婆ちゃんが掛かり付けの医者に薬ぃ頼んであるから取りに行って来てくんなてんでぇ、はなまるにとっても毎度お馴染みの医院までお出掛けだ。


大病院に較べりゃぁ街医者なんてなもんは其程症状の重ぇ患者が居る訳でも無ぇから辛気臭ぇて程ぢゃねぇんだが、それでも病は気からてぇこって根が単純なオイラなんざぁ釣られて手前ぇ迄病気んなっちまぅ心持がすっからね、あんまり気の進むもんぢゃねぇや、なんてな事ぉ徒然考え乍いつもの道ぃ医院の前迄来ちみると、いつもたぁちぃっと調子が異なるよぅで、医院の敷地内で建物を囲む様に付設されてる専用の駐車場にゃ車が停まっちゃねぇんだな、これが。


院内に足ぃ踏み入れりゃぁ此間来た時にゃぁあれだけごった返してた待合だてぇ誰も居やしねぇし、居酒屋みてぇに暖簾で判別付くってもんでもねぇから、思わず本日休業かぃ?てぇ思っちまったはなまるさ。

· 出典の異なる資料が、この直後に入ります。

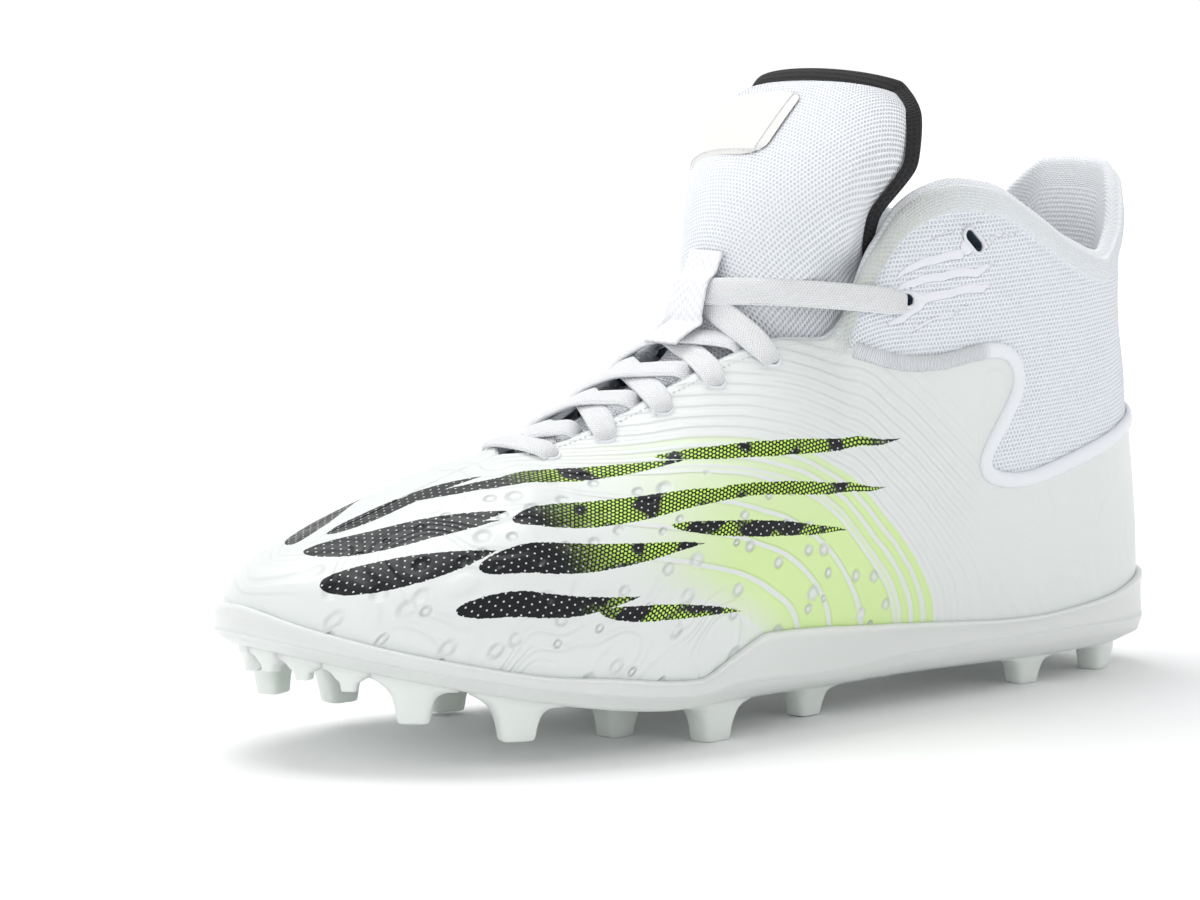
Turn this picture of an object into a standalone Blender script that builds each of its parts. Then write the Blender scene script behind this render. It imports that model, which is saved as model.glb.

それこそ寒さの抜ける春先まぢゃぁ風邪やインフルエンザ、桜の咲く頃ぁ花粉症なんぞで大賑いの医者も、然しもの梅雨前の晩春から初夏に架けての過ごし易いこの時期にゃ閑古鳥が鳴いてらぁってこって、薬の準備が出来る迄待合室でいつもみてぇに何かぁ移されんぢゃねぇかてぇ不安もなく、間も無く看護婦さんから薬ぃ拝受してちょぃと拍子抜けのはなまるぁ、帰ぇる道々お医者様にゃぁ悪りぃが、人類皆健康ってこって善哉、善哉てぇ寿いだってこった。